Tout n’est pas parfait, on n’échappe pas à un côté artificiciel, tous les acteurs surjouent sauf Janelle Monae que j’ai trouvé parfaite !
Par contre, il y a un côté rock n’ roll fort agréable, quand ça part en couille, la vache c’est puissant !!
Pas le meilleur Le Blanc mais pas désagréable. Kiss
Et le coté satire que je vois dans certaines critiques j’ai quelques doutes également.
Il ne suffit pas de proposer des personnages utra caricaturaux (en l’occurrence ici des crétins finis), pour que cela le devienne selon moi, au contraire..

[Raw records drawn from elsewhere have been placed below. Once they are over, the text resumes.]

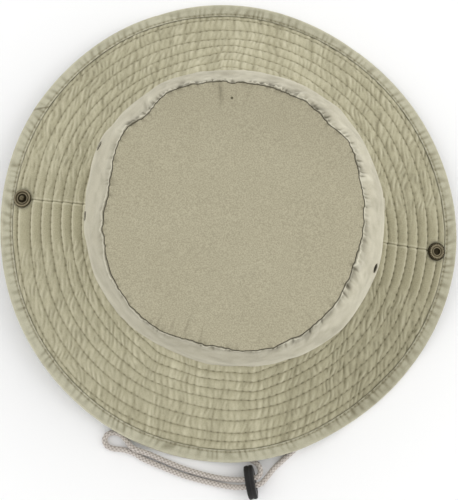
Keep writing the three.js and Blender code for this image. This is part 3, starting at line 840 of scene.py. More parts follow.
snapSetup = {
    "inset": 0.0154,
    "angle": {"right": 0, "left": 180},
    "pressed": (0.00575, 0.009),  # the quilting lies flat within the first reach from a snap
    "base": 0.00125,
    "columns": 192,
    "beads": 26,
    "beadReach": 0.0052,
    "beadWidth": 0.0008,
    "beadRise": 0.00022,
}
quiltSetup = {
    "flatRise": 0.0009,  # how far a channel swells between two rows
    "ridgeRise": 0.0015,  # the same beside the side seams, where it lies ungathered
    "gather": 0.95,
    "creasePitch": 0.0047,
    "longCrease": 0.00045,
    "rumple": 0.00022,
    "pebble": 0.00045,
    "holeSize": 0.00075,
    "holeDepth": 0.00028,
    "rowShadeWidth": 0.00045,
    "seamDepth": 0.00025,
    # how finely each side divides a channel, and how much of the rise it shows
    "above": {"cuts": [0, 0.04, 0.11, 0.24, 0.42, 0.6, 0.77, 0.89, 0.96], "rise": 1.0},
    "below": {"cuts": [0, 0.2, 0.7], "rise": 0.7},
}
# each noise's size across the hat, size from front to back, and seed
quiltNoise = {
    "drift": (0.02, 0.016, 22),
    "strength": (0.011, 0.019, 31),
    "streak": (0.0033, 0.035, 51),
    "rumple": (0.009, 0.012, 61),
    "pebble": (0.0026, 0.0046, 71),
}
# the four panel ends at the side seams, and how calm the quilting lies beside each
calmEnds = {
    "angle": [0, 180, 180, 360],
    "toward": [1, -1, 1, -1],
    "spread": [9, 7, 11.5, 11],
    "calm": [0.75, 0.4, 1.0, 1.0],
}
# how much darker the washed cloth is at each angle, or how much paler where the number is negative
brimWash = {
    "angle": [0, 45, 90, 135, 180, 225, 270, 315],
    "dark": [0.2, 0.08, 0.06, 0.08, -0.05, -0.12, -0.06, 0.26],
}


def clothNoise(name, x, y, seed=0):
    wide, long, first = quiltNoise[name]
    return softNoise(x / wide, y / long, first + seed)


def calmBeside(angles):
    calm = np.zeros(angles.shape)
    for angle, toward, spread, most in zip(*calmEnds.values()):
        away = (angles - angle) * toward
        near = most * (1 - ramp(away, spread, 1.5 * spread))
        calm = np.maximum(calm, np.where(away >= 0, near, 0))
    return calm


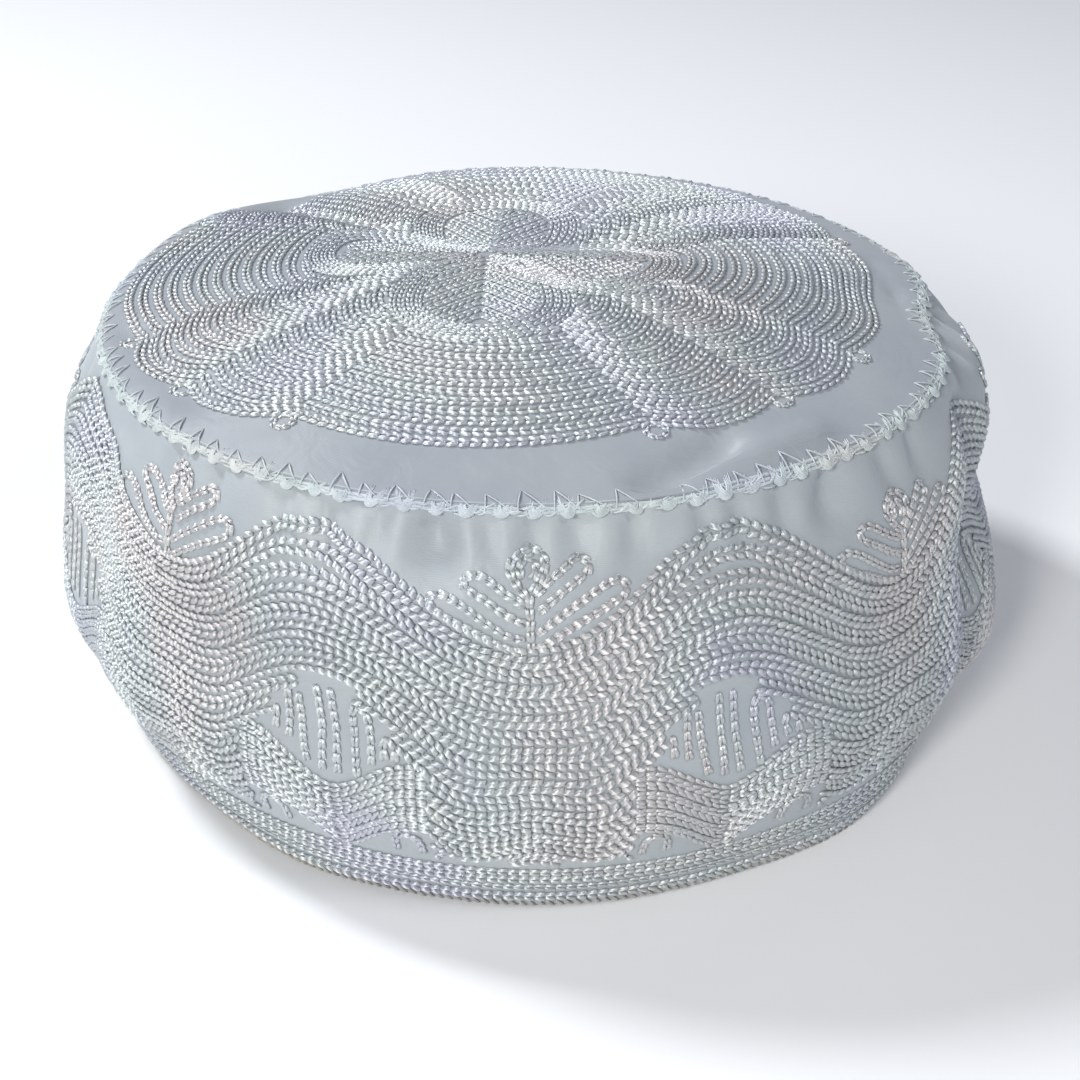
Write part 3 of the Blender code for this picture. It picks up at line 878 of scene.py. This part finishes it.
def kept_runs(row, keep, backwards=False):
    """The stretches of a row that are kept, as rows of their own, sewn forwards or backwards."""
    if backwards:
        row, keep = row[::-1], keep[::-1]
    edges = np.flatnonzero(np.diff(np.concatenate([[False], keep, [False]]).astype(int)))
    return [row[start:end] for start, end in zip(edges[::2], edges[1::2])]


def strip_move(moves, half_repeats):
    """A measured move of the strip, blended from one half repeat to the next."""
    before = np.floor(half_repeats).astype(int)
    part = ramp(half_repeats - before, 0, 1)
    moves = np.array(moves)
    return moves[before % len(moves)] * (1 - part) + moves[(before + 1) % len(moves)] * part


def on_strip(turn, share):
    """Points on the band for places of the embroidered strip's own pattern."""
    turn, share = np.broadcast_arrays(np.asarray(turn, float), np.asarray(share, float))
    half_repeats = turn / (CREST_TURN / 2)
    low, high = strip_move(STRIP_TURN_LOW, half_repeats), strip_move(STRIP_TURN_HIGH, half_repeats)
    up = np.clip((share - STRIP_LOW_SHARE) / (STRIP_HIGH_SHARE - STRIP_LOW_SHARE), 0, 1)
    lift = strip_move(STRIP_LIFT, half_repeats) * ramp(share, LIFT_FROM_SHARE, LIFT_FULL_SHARE)
    return on_band(turn + low + (high - low) * up, share + lift)


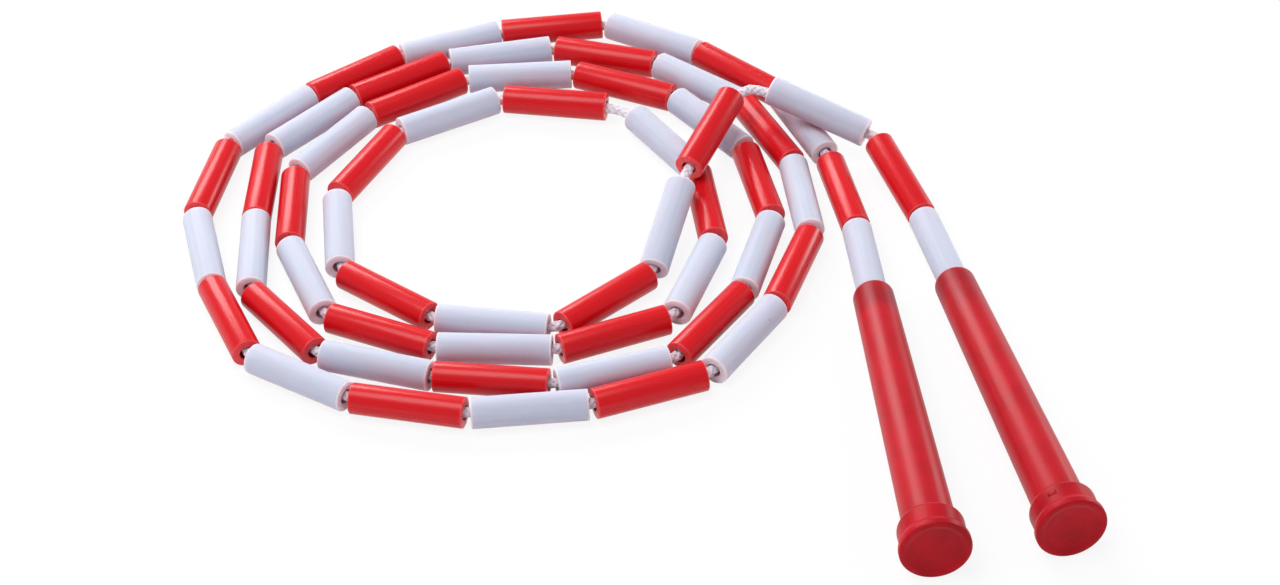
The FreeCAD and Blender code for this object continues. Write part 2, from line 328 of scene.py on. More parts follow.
def resampled(points, step):
    """The same line with evenly spaced points, and how far along each of them is."""
    along = [0.0]
    for before, after in zip(points, points[1:]):
        along.append(along[-1] + (after - before).length)
    count = max(2, round(along[-1] / step))
    wanted = [along[-1] * number / count for number in range(count + 1)]
    even = []
    index = 0
    for distance in wanted:
        while index < len(along) - 2 and along[index + 1] < distance:
            index += 1
        share = (distance - along[index]) / max(along[index + 1] - along[index], TINY)
        even.append(points[index].lerp(points[index + 1], share))
    return even, wanted


def frames_along(points):
    """A direction and two cross directions at each point, carried on without twist."""
    side = UP.cross(points[1] - points[0]).normalized()
    frames = []
    for index, point in enumerate(points):
        ahead = points[min(index + 1, len(points) - 1)] - points[max(index - 1, 0)]
        ahead.normalize()
        side = (side - ahead * side.dot(ahead)).normalized()
        frames.append((point, ahead, side, ahead.cross(side)))
    return frames


print("the coil's line has", len(resampled(lines["coil"], STRAND_STEP)[0]), "steps")


# %% Where the cord shows
def shown_spans(points, alongs):
    """From one tube's end to the next tube's start, and a little more."""
    def nearest(place):
        index = min(range(len(points)), key=lambda n: (points[n] - place).length_squared)
        return alongs[index]

    spans = []
    for number in range(2, BEADS - 1):
        place, way = tubes[number]
        low, high = sorted((nearest(place + way * BEAD_LENGTH), nearest(tubes[number + 1][0])))
        spans.append((low - HIDDEN_ENDS, high + HIDDEN_ENDS))
    return spans


def whole_line(points, alongs):
    """A short stretch shows strands from end to end."""
    return [(alongs[0], alongs[-1])]


bends = shown_spans(*resampled(lines["coil"], STRAND_STEP))
print("the coil shows its cord in", len(bends), "places")


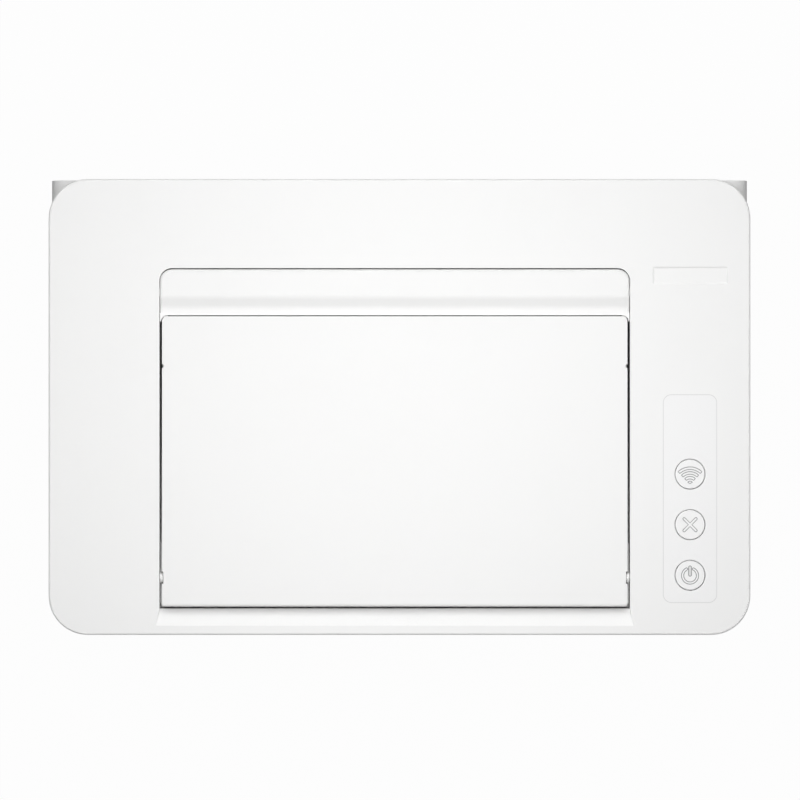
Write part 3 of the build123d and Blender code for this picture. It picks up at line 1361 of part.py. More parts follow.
# Laser scanner: a case on four legs, with a window towards the drum
scanner_half = frame_half - scanner_margin
scanner_low = drum[1] - scanner_drop
scanner_high = drum[1] + scanner_rise
mirror_y = scanner_y[0] + mirror_inset
mirror_z = scanner_high - mirror_drop
window_z = (mirror_z - scanner_wall / 2, mirror_z + mirror_thickness)
scanner_x = (path_x - scanner_half, path_x + scanner_half)
with BuildPart() as scanner_case:
    block(scanner_x, scanner_y, (scanner_low, scanner_high))
    inside_x = (scanner_x[0] + scanner_wall, scanner_x[1] - scanner_wall)
    inside_y = (scanner_y[0] + scanner_wall, scanner_y[1] - scanner_wall)
    block(inside_x, inside_y, (scanner_low + scanner_wall, scanner_high + overcut), mode=Mode.SUBTRACT)
    window_x = (scanner_x[0] + window_inset, scanner_x[1] - window_inset)
    block(window_x, (scanner_y[1] - scanner_wall, scanner_y[1]), window_z, mode=Mode.SUBTRACT)
    for x in (scanner_x[0] + leg_inset, scanner_x[1] - leg_inset):
        for y in (scanner_y[0] + leg_inset, scanner_y[1] - leg_inset):
            post(x, y, (deck_top, scanner_low), leg_radius)
    post(path_x, mirror_y, (scanner_low + scanner_wall / 2, mirror_z - face_gap), mirror_post_radius)
    mirror_bore = (mirror_z - mirror_shaft_length - overcut, mirror_z)
    post(path_x, mirror_y, mirror_bore, mirror_shaft + pin_clearance, mode=Mode.SUBTRACT)
save(scanner_case, "scanner_case")

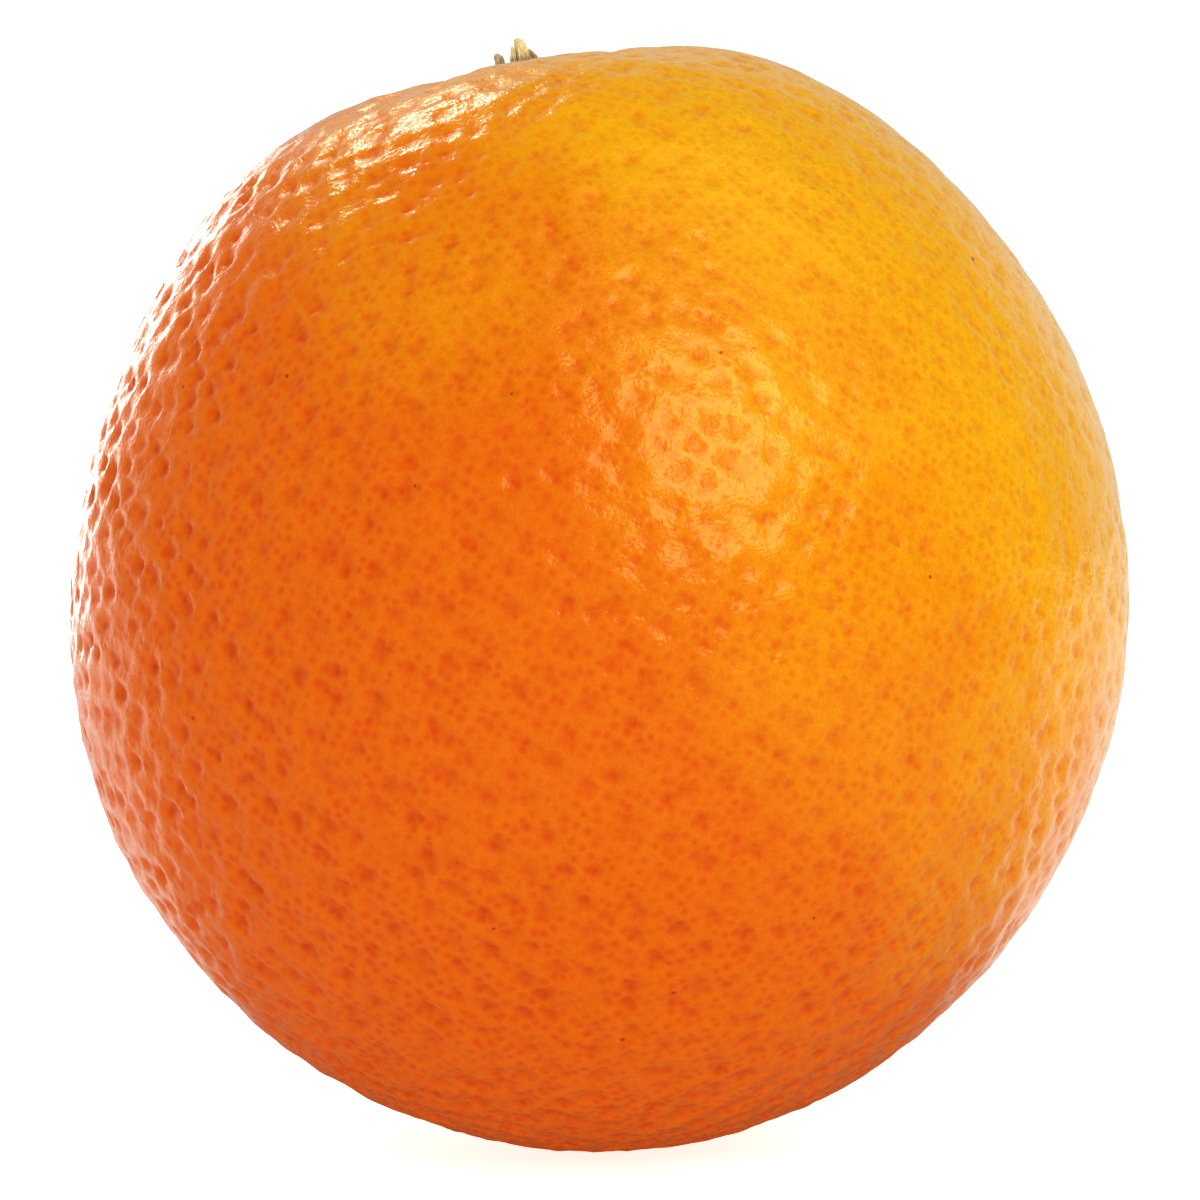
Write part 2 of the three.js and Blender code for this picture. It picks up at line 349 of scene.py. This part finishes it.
# each face keeps the directions of its two nearest glands and its nearest speck, and their radii
def markNearest(mesh):
    centres = np.zeros(len(mesh.polygons) * 3)
    mesh.polygons.foreach_get("center", centres)
    directions = unit(centres.reshape(-1, 3))
    middles = spreadDirections(glands["count"], glands["jitter"], 5)
    index, _ = nearest(middles, directions, 2)
    radius = np.random.default_rng(6).uniform(*glands["radius"], len(middles)) / fruit["radius"]
    for k, name in enumerate(("glandNear", "glandNext")):
        writeAttribute(mesh, name, "FLOAT_VECTOR", "FACE", middles[index[:, k]])
        writeAttribute(mesh, name + "Radius", "FLOAT", "FACE", radius[index[:, k]])
    front = [(x, -math.sqrt(fruit["radius"] ** 2 - x * x - z * z), z) for x, z in specks["seen"]]
    spots = np.concatenate((unit(np.array(front)), spreadDirections(specks["count"], 4.0, 7)))
    index, _ = nearest(spots, directions, 1)
    least, most = specks["radius"]
    radius = np.random.default_rng(8).uniform(least, most, len(spots)) / fruit["radius"]
    writeAttribute(mesh, "speckNear", "FLOAT_VECTOR", "FACE", spots[index[:, 0]])
    writeAttribute(mesh, "speckNearRadius", "FLOAT", "FACE", radius[index[:, 0]])


# the calyx's seat, sunk into the hollow at the stem
def sinkDish(points):
    up = np.array(stemUp)
    along = points @ up
    beside = np.linalg.norm(points - along[:, None] * up, axis=1)
    share = np.clip((beside - fruit["dishFloor"]) / (fruit["dishBrim"] - fruit["dishFloor"]), 0, 2)
    dish = dishHeight + fruit["dishRise"] * share ** 2
    sunk = (along > 0) & (beside < fruit["dishBrim"] * 1.3) & (along > dish)
    blend = 0.25
    drop = np.where(sunk, np.sqrt((along - dish) ** 2 + blend ** 2) - blend, 0)
    return points - drop[:, None] * up


def finishPiece(piece, name, slot, material, *nodes):
    piece.name = name
    piece.data.materials.clear()
    piece.data.materials.append(material)
    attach(piece, "root")
    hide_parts(*nodes)


def newMaterial(name):
    material = bpy.data.materials.new(name)
    material.use_nodes = True
    tree = material.node_tree
    return material, tree, tree.nodes["Principled BSDF"]


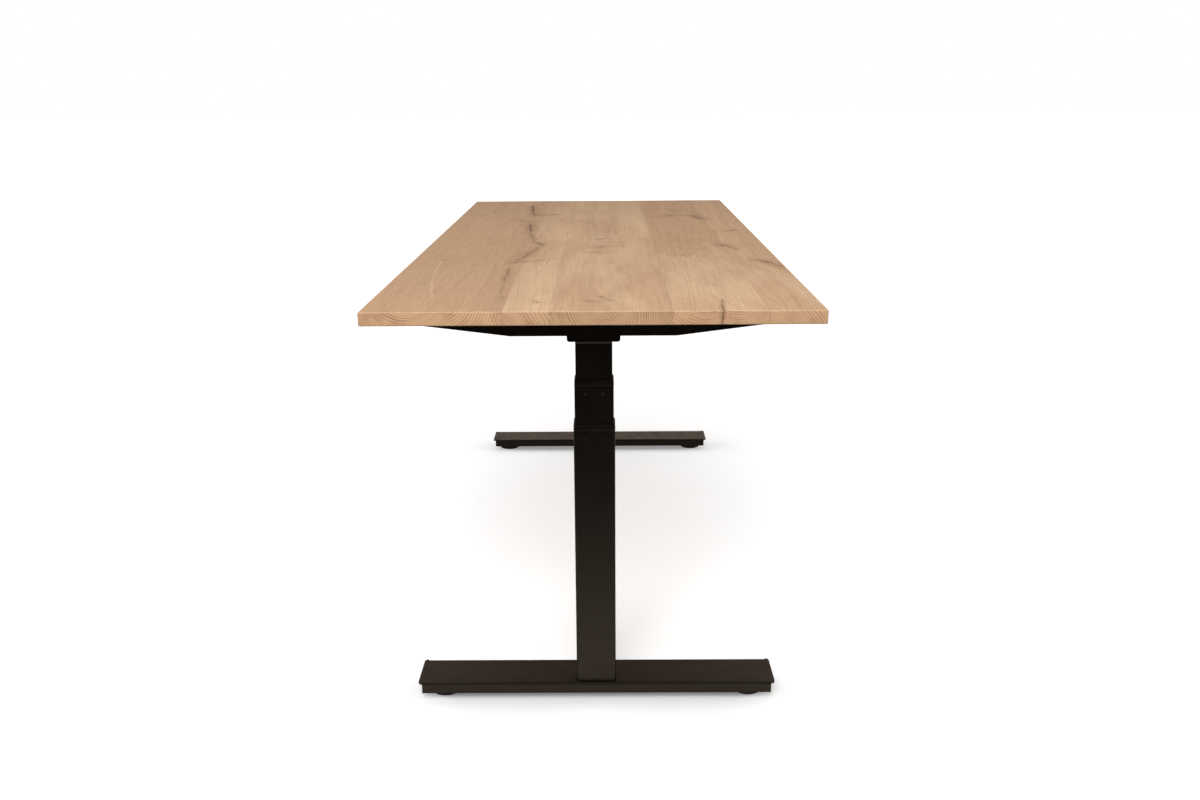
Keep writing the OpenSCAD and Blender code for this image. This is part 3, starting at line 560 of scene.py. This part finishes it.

J’ai passé un moment agréable mais je le trouve loin du premier comme les déçus ici. Les perso à part Le Blanc et l’ex associée de Norton sont en effet très superficiels et pas du tout attachant. En fait on se contre fiche de ce qui leur arrive. De plus le message est très grossier, le film est surement une satire mais avec de très gros sabots. Heureusement qu’il y a Craig et Norton. Mais comme le message du film, tout est factice et ces personnages même s’ils sont des caricatures ne m’intéressent absolument pas. Le décor aussi après la première surprise fait faux et devient lourd. Le message en soit ne me gène pas, il désacralise les milliardaires et autres gourous « disruptif » qui cherchent tous à devenir le Steve Job du moment, mais c’est fait d’une manière assez grossière. Dommage parce que ce message est nécessaire, il n’y a qu’à voir tout ces wanabee millionaires, coach sur le net qui te donnent des conseils pour changer, être meilleurs, devenir un winner, gagner ton premier millions, en suivant leur conseils … payant. Les mecs ont bien appris leur leçon et gagne leur vie « de rêves » en vendant du rêves de changement qu’eux même n’ont pas vraiment réussit à faire puisqu’ils ne vendent que ça et rien d’autres. L’ère des coachs en tout genres. Et puis l’intrigue est assez tordue, avec des flashbacks qui montrent la faiblesse du scénario à mon sens. Un film qui ne marque absolument pas. Une sorte d’intrigue virtuelle, sur une ile factice, avec des personnages en cartons. Bref je vais l’oublier très vite.